498  Carlos Fuentes, Instinto de Inez (Spanish; like Saramago, good, but not Fuentes' best)

499  Umberto Eco, L'isola del giorno prima (Italian; underrated Eco novel)

500 Umberto Eco, The Island of the Day Before (re-read; see above)

501  Catherynne M. Valente, The Folded World (very good sequel to her in-progress trilogy)

502  Edward Hirsch (ed.), Theodore Roethke:  Selected Poems (very good collection)

503  Michael Warner (ed.), American Sermons:  The Pilgrims to Martin Luther King Jr. (excellent LoA collection)

504  Marcel Proust, Albertine disparue (French; see above comment)

505  Geoff Ryman, Paradise Tales (one of the best reprint collections I've read this year)

506  J.M. McDermott, Women and Monsters (very good; recasting of Greek myth elements for our times reminds me favorably of his Last Dragon in the phrasing and quality of prose)

507  Honor Moore (ed.), Amy Lowell:  Selected Poems (excellent poetry collection)

508  Caitlín R. Kiernan, Two Worlds and In Between:  The Best of Caitlín R. Kiernan (excellent best of collection)

509  Péter Nádas, Parallel Stories (longer review forthcoming, but this was monumental even despite its many flaws)

510  Marcel Proust, Le Temps retrouve (French; see above comment)

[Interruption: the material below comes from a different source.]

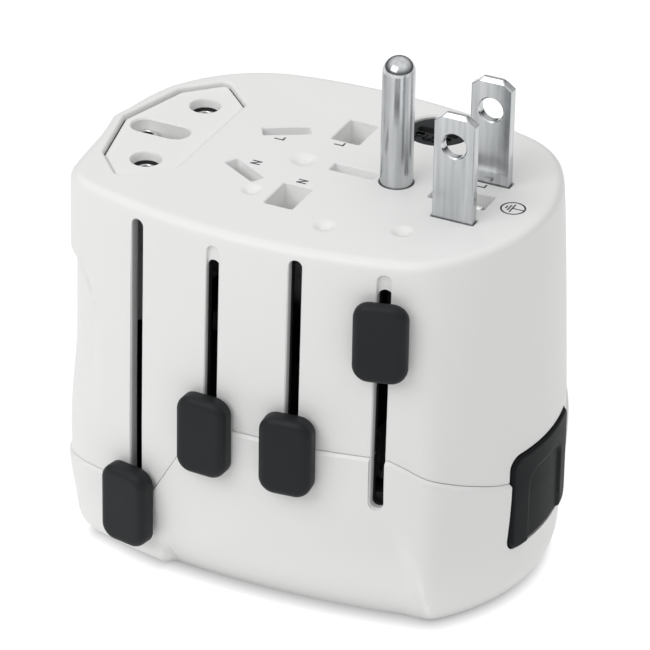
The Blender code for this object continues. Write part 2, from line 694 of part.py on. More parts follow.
def make_bridge(top):
    """The thin steel plate that ties the near and far carriers, in the gap between two other pins."""
    bm = add_box(bmesh.new(), (8.68, 9.18), (-10.6, 10.6), (top - 1.9, top))
    to_object("uk_bridge_plate", bm, "steel", (8.93, 0, top), smooth=False)


def make_aus_slider():
    top = CARRIER_TOP - AUS_TRAVEL
    pads = [
        box_outline(-6.4, -3.4, -21.0, 9.6),
        box_outline(-12.8, -3.9, 4.2, 9.6),
        box_outline(-12.8, -3.9, -9.6, -4.2),
        box_outline(-3.9, 8.36, -1.7, 1.7),
    ]
    carrier = make_carrier("aus", pads, top, (-21.0, -18.2))
    make_aus_pins(carrier, top)
    make_knob("aus")


# ---------------------------------------------------------------- Swiss plug block

def make_swiss_block():
    bottom = BLOCK_TOP - BLOCK_HEIGHT
    outer = inset_outline(BLOCK_OUTLINE, BLOCK_GAP)
    block = to_object("swiss_plug_block", add_prism(bmesh.new(), outer, bottom, BLOCK_TOP), "shell",
                      (SWISS_X, 0, BLOCK_TOP), smooth=False)
    join(block, add_box(bmesh.new(), (-19.2, -17.0), (-8, 10), (bottom, bottom + 2)))
    hollow = add_prism(bmesh.new(), inset_outline(outer, BLOCK_WALL), bottom - 1, BLOCK_TOP - PLATE)
    cut(block, hollow)
    holes = bmesh.new()
    for sign in (-1, 1):
        profile = ((3.0, BLOCK_TOP + 0.5), (2.7, BLOCK_TOP), (2.35, BLOCK_TOP - 1.6), (2.35, BLOCK_TOP - PLATE - 1))
        add_turned(holes, SWISS_X, sign * SWISS_Y, profile, 20)
    slot = rounded_rectangle((SWISS_EARTH_TRAVEL + 4.7) / 2, 2.35, 2.3, 6)
    add_prism(holes, moved(slot, (SWISS_X + SWISS_EARTH_X) / 2, 0), BLOCK_TOP - PLATE - 1, BLOCK_TOP + 1)
    return cut(block, holes)


def make_swiss_slider():
    x, knob_z, *_ = SLIDERS["swiss"]
    top, low = SWISS_CARRIER_TOP, SWISS_CARRIER_TOP - 2.0
    plate = inset_outline(BLOCK_OUTLINE, BLOCK_GAP + BLOCK_WALL + GAP)
    carrier = to_object("swiss_carrier", add_prism(bmesh.new(), plate, low, top), "inner_black",
                        (x, FRONT_Y + 4, top), smooth=False)
    arm_z = (knob_z - STEM_HEIGHT / 2, knob_z + STEM_HEIGHT / 2)
    join(carrier, add_box(bmesh.new(), (-22.9, -20.7), (-6.0, -3.0), (arm_z[0], low + 0.5)))
    join(carrier, add_box(bmesh.new(), (-22.9, -16.6), (-6.0, -3.4), arm_z))
    join(carrier, add_box(bmesh.new(), (-18.8, -16.6), (-20.5, -5.5), arm_z))
    join(carrier, add_box(bmesh.new(), *stem_box("swiss", -20.0)))
    pockets = bmesh.new()
    for sign in (-1, 1):
        add_turned(pockets, SWISS_X, sign * SWISS_Y, ((SWISS_RADIUS + 0.3, top + 1), (SWISS_RADIUS + 0.3, low + 0.8)), 16)
    cut(carrier, pockets)
    for name, sign in (("swiss_line_pin", 1), ("swiss_neutral_pin", -1)):
        to_object(name, swiss_pin(SWISS_X, sign * SWISS_Y, low + 1.1), "brass", (SWISS_X, sign * SWISS_Y, top))
    to_object("swiss_earth_pin", swiss_pin(SWISS_EARTH_X, 0, top + GAP), "brass", (SWISS_EARTH_X, 0, top))
    make_knob("swiss")


def swiss_pin(x, y, low):
    high = BLOCK_TOP - GAP
    profile = ((SWISS_RADIUS, low), (SWISS_RADIUS, high - 1.2), (1.7, high - 0.5), (1.1, high))
    return add_turned(bmesh.new(), x, y, profile, 16)


# ---------------------------------------------------------------- button and lock

def button_prism(grow):
    """A prism through the right wall on the button's rounded outline."""
    middle = 0.5 * (BUTTON_TOP + BUTTON_BOTTOM)
    half = 0.5 * (BUTTON_TOP - BUTTON_BOTTOM)
    outline = rounded_rectangle(BUTTON_HALF_WIDTH + grow, half + grow, BUTTON_CORNER + grow, 4)
    return swept_prism([(y, middle + z) for y, z in outline], 28.0, 45.0, "x")


def make_release_button():
    """A curved pad that stands a little proud of the right side, with a cup for its spring."""
    x, y, radius = SIDE_ARCS[0]
    button = to_object("release_button", button_prism(0.0), "soft_black", (RIGHT_X, 0, BUTTON_TOP))
    outer = radius + DRAFT + BUTTON_PROUD
    combine(button, add_turned(bmesh.new(), x, y, ((outer, -30), (outer, -55)), 72), "INTERSECT")
    inner = radius + DRAFT - BUTTON_THICK
    cut(button, add_turned(bmesh.new(), x, y, ((inner, -31), (inner, -56)), 72))
    join(button, add_box(bmesh.new(), (30.6, 35.2), (-3.6, 3.6), (SPRING_Z - 3.6, SPRING_Z + 3.6)))
    ring = [(3.0 * math.cos(math.pi * i / 8), SPRING_Z + 3.0 * math.sin(math.pi * i / 8)) for i in range(16)]
    return cut(button, swept_prism(ring, 29.0, 34.0, "x"))


def make_lock_plate():
    """The sheet-metal comb behind the slots that the button moves."""
    low, high = -37.4, -36.2
    outline = ((-7.2, -19.5), (20, -19.5), (20, -8.5), (32.7, -8.5), (32.7, -5), (14, -5), (14, -16.5), (-7.2, -16.5))
    plate = to_object("lock_plate", add_prism(bmesh.new(), outline, low, high), "steel", (RIGHT_X, 0, high), smooth=False)
    for name in ("aus", "uk", "us"):
        x = SLIDERS[name][0] - 2.1
        join(plate, add_box(bmesh.new(), (x, x + 0.6), (-19.5, -18.4), (low + 0.4, -34.2)))
    return plate


def make_lock_spring():
    """A compression spring along X, between the inner frame and the button's cup."""
    start, end, turns, steps, sides, wire = 24.0, 32.2, 5, 10, 5, 0.3
    rings = []
    for i in range(turns * steps + 1):
        angle = 2 * math.pi * i / steps
        x = start + wire + (end - start - 2 * wire) * i / (turns * steps)
        ring = []
        for j in range(sides):
            turn = 2 * math.pi * j / sides
            radius = SPRING_RADIUS + wire * math.cos(turn)
            ring.append((x + wire * math.sin(turn), radius * math.cos(angle), SPRING_Z + radius * math.sin(angle)))
        rings.append(ring)
    return to_object("lock_spring", add_rings(bmesh.new(), rings), "steel", (start, 0, SPRING_Z))


# ---------------------------------------------------------------- socket side

def socket_outline(grow):
    middle = 0.5 * (SOCKET_FRONT + SOCKET_BACK)
    half = 0.5 * (SOCKET_BACK - SOCKET_FRONT)
    outline = rounded_rectangle(SOCKET_HALF_WIDTH + grow, half + grow, SOCKET_CORNER + grow, 5)
    return moved(outline, 0, middle)


def socket_windows(bm, low, high):
    near, far, half = PIN_WINDOW
    for sign in (-1, 1):
        low_x, high_x = sorted((sign * near, sign * far))
        add_box(bm, (low_x, high_x), (SOCKET_LINE_Y - half, SOCKET_LINE_Y + half), (low, high))
    half_x, front, back = EARTH_WINDOW
    add_box(bm, (-half_x, half_x), (front, back), (low, high))
    return bm


def make_socket_plate():
    top = -CASE_HEIGHT + SOCKET_THICK
    plate = to_object("socket_plate", add_prism(bmesh.new(), socket_outline(0), -CASE_HEIGHT, top), "shell")
    return cut(plate, socket_windows(bmesh.new(), -CASE_HEIGHT - 1, top + 1))


def make_shutter():
    """The plate that closes the two current windows until an earth pin pushes its ramp."""
    top, low = -54.2, -55.5
    bm = add_box(bmesh.new(), (-15.2, 15.2), (SOCKET_LINE_Y - 2.9, SOCKET_LINE_Y + 2.9), (low, top))
    shutter = to_object("socket_shutter", bm, "inner_white", (0, SOCKET_LINE_Y, low), smooth=False)
    ramp = swept_prism(((SOCKET_LINE_Y + 2.4, low), (7.4, top - 0.4), (7.4, top), (SOCKET_LINE_Y + 2.4, top)), -1.6, 1.6, "x")
    return join(shutter, ramp)


def folded_contact(name, across, along, low, high, thick, axis, material="brass"):
    """A sheet contact folded into an upside-down channel that grips a pin between its two leaves."""
    middle, half = across
    outline = [(middle - half, low), (middle - half + thick, low), (middle - half + thick, high - thick),
               (middle + half - thick, high - thick), (middle + half - thick, low), (middle + half, low),
               (middle + half, high), (middle - half, high)]
    bm = swept_prism(outline, *along, axis)
    return to_object(name, bm, material, smooth=False)


def strip_outline(points, thick):
    """A thin strip's outline in a plane, from a path with square bends."""
    one, other = [], []
    for i, (a, z) in enumerate(points):
        before = points[max(0, i - 1)]
        after = points[min(len(points) - 1, i + 1)]
        first = (math.copysign(1, a - before[0]) if a != before[0] else 0, math.copysign(1, z - before[1]) if z != before[1] else 0)
        second = (math.copysign(1, after[0] - a) if after[0] != a else 0, math.copysign(1, after[1] - z) if after[1] != z else 0)
        if i == 0:
            first = second
        if i == len(points) - 1:
            second = first
        nx = -(first[1] + second[1]) if first != second else -first[1]
        nz = first[0] + second[0] if first != second else first[0]
        one.append((a + nx * thick / 2, z + nz * thick / 2))
        other.append((a - nx * thick / 2, z - nz * thick / 2))
    return one + other[::-1]


def make_contacts():
    top = -45.9
    folded_contact("line_contact", (SOCKET_LINE_Y, 2.6), (4.0, 15.0), -53.6, top, 0.7, "x")
    folded_contact("neutral_contact", (SOCKET_LINE_Y, 2.6), (-15.0, -4.0), -53.6, top, 0.7, "x")
    folded_contact("earth_contact", (0.0, 4.4), (6.2, 20.6), -53.6, top, 0.7, "y")
    line = strip_outline(((FUSE_Y, -31.6), (FUSE_Y, -42.6), (SOCKET_LINE_Y, -42.6), (SOCKET_LINE_Y, top + GAP)), 0.8)
    to_object("line_bus_bar", swept_prism(line, 8.9, 12.5, "x"), "brass", smooth=False)
    neutral = strip_outline(((12.8, -10.0), (12.8, -42.6), (SOCKET_LINE_Y, -42.6), (SOCKET_LINE_Y, top + GAP)), 0.8)
    to_object("neutral_bus_bar", swept_prism(neutral, -12.5, -8.9, "x"), "brass", smooth=False)
    earth = strip_outline(((18.6, -10.0), (18.6, top + GAP)), 0.8)
    to_object("earth_bus_bar", swept_prism(earth, -2.0, 2.0, "x"), "brass", smooth=False)


def make_inner_frame():
    """The insulating deck between the pin chamber and the socket chamber."""
    high, low = -38.4, -40.6
    ring = [(x, y) for x, y, _ in case_ring(-38.4, WALL + GAP)]
    frame = to_object("inner_frame", add_prism(bmesh.new(), ring, low, high), "inner_black", smooth=False)
    join(frame, add_box(bmesh.new(), (20.6, 23.6), (-3.5, 3.5), (-47.5, low + 1)))
    holes = bmesh.new()
    for x, y in SCREWS:
        add_turned(holes, x, y, ((3.0 + GAP, low - 1), (3.0 + GAP, high + 1)), 16)
    add_box(holes, (-23.6, -16.1), (-30.0, -2.2), (low - 1, high + 1))
    add_box(holes, (30.2, 50.0), (-10.5, 10.5), (low - 1, high + 1))
    add_box(holes, (8.5, 12.9), (FUSE_Y - 0.8, FUSE_Y + 0.8), (low - 1, high + 1))
    add_box(holes, (-12.9, -8.5), (12.0, 13.6), (low - 1, high + 1))
    add_box(holes, (-2.4, 2.4), (17.8, 19.4), (low - 1, high + 1))
    return cut(frame, holes)


# ---------------------------------------------------------------- fuse

def make_fuse():
    cap = to_object("fuse_cap", add_turned(bmesh.new(), FUSE_X, FUSE_Y, (
        (FUSE_CAP_RADIUS, -0.1), (FUSE_CAP_RADIUS, -1.3), (3.6, -1.3), (3.6, -3.4)), 24), "soft_black",
        (FUSE_X, FUSE_Y, 0))
    cut(cap, add_prism(bmesh.new(), moved(rectangle(5.6, 1.1), FUSE_X, FUSE_Y, math.radians(10)), -0.9, 1))
    top, bottom = -3.8, -29.2
    to_object("fuse", add_turned(bmesh.new(), FUSE_X, FUSE_Y, (
        (FUSE_RADIUS, top), (FUSE_RADIUS, top - 5), (2.9, top - 5), (2.9, bottom + 5), (FUSE_RADIUS, bottom + 5),
        (FUSE_RADIUS, bottom)), 20), "ceramic", (FUSE_X, FUSE_Y, top))
    to_object("fuse_clip", add_turned(bmesh.new(), FUSE_X, FUSE_Y, (
        (FUSE_RADIUS + 0.9, -23.5), (FUSE_RADIUS + 0.9, -31.2), (0.5, -31.2), (0.5, -29.6), (FUSE_RADIUS + 0.35, -29.6),
        (FUSE_RADIUS + 0.35, -23.5)), 20), "brass", smooth=True)


clear_scene()
FRAME = make_frame()
MATERIALS = {name: make_material(name) for name in COLOURS}
make_upper_housing()
make_lower_housing()
make_screws()
make_us_slider()
make_uk_slider()
make_aus_slider()
make_swiss_block()
make_swiss_slider()
make_release_button()
make_lock_plate()
make_lock_spring()
make_socket_plate()
make_shutter()
make_contacts()
make_inner_frame()
make_fuse()
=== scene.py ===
"""Universal travel adapter: finished shapes, materials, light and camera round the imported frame.

Lengths are in millimetres in the plug-face frame. X runs along the slider face, Y into the case and Z up,
with X = Y = 0 midway between the UK live and neutral pins, and Z = 0 on the plug face.
"""

import math

import bmesh
import bpy
import numpy as np
from mathutils import Matrix, Vector


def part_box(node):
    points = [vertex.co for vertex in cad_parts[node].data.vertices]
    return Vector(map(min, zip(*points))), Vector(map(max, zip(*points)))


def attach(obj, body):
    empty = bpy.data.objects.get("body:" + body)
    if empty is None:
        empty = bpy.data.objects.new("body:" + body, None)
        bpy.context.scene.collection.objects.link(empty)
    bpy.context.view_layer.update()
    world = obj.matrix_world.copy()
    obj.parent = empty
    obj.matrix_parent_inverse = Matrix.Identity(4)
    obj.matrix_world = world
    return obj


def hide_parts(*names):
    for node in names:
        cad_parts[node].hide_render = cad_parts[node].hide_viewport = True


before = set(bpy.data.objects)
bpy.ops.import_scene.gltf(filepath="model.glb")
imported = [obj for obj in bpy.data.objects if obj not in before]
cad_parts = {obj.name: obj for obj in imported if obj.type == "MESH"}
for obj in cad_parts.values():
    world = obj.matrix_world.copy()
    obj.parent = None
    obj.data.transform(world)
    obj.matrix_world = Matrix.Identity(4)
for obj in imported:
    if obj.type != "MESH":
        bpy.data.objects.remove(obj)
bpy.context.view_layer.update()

MM = 0.001

# Where the plug-face frame stands in the row frame
US_GROUND_X = 11.89
GROUND_LOW, GROUND_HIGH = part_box("us_ground_pin")
PLUG_FACE = Vector((
    0.5 * (GROUND_LOW.x + GROUND_HIGH.x) - US_GROUND_X * MM,
    0.5 * (GROUND_LOW.y + GROUND_HIGH.y),
    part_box("upper_housing")[1].z,
))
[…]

511  Francisco Petrarch, Il Canzoniere di Petrarca (Italian; beautiful sonnets)

512  Paolo Chikiamco (ed.), Alternative Alamut (enjoyable collection of Filipino speculative fiction that centers around national mythologies)

513  James S.A. Corey, Leviathan Wakes (competently told, yet I felt as though it were lacking a narrative "soul")

514  Marcel Proust, Remembrance of Things Past, Volume III:  The Captive, The Fugitive, Time Regained (see previous comments on Proust)

515  Various, Novum Testamentum Latine (revised Vulgate Latin edition of the New Testament)

516  Edmund Wilson, Edmund Wilson:  Literary Essays and Reviews of the 1920s & 1930s (very good LoA edition)

517  Various, The Holy Bible (King James edition; also read the 7 books excluded from Protestant editions in the New American edition.  No comment on these due to the nature of the reading, which spanned most of the year)

And there you go.  Which ones have you read?  Which do you want to know more about?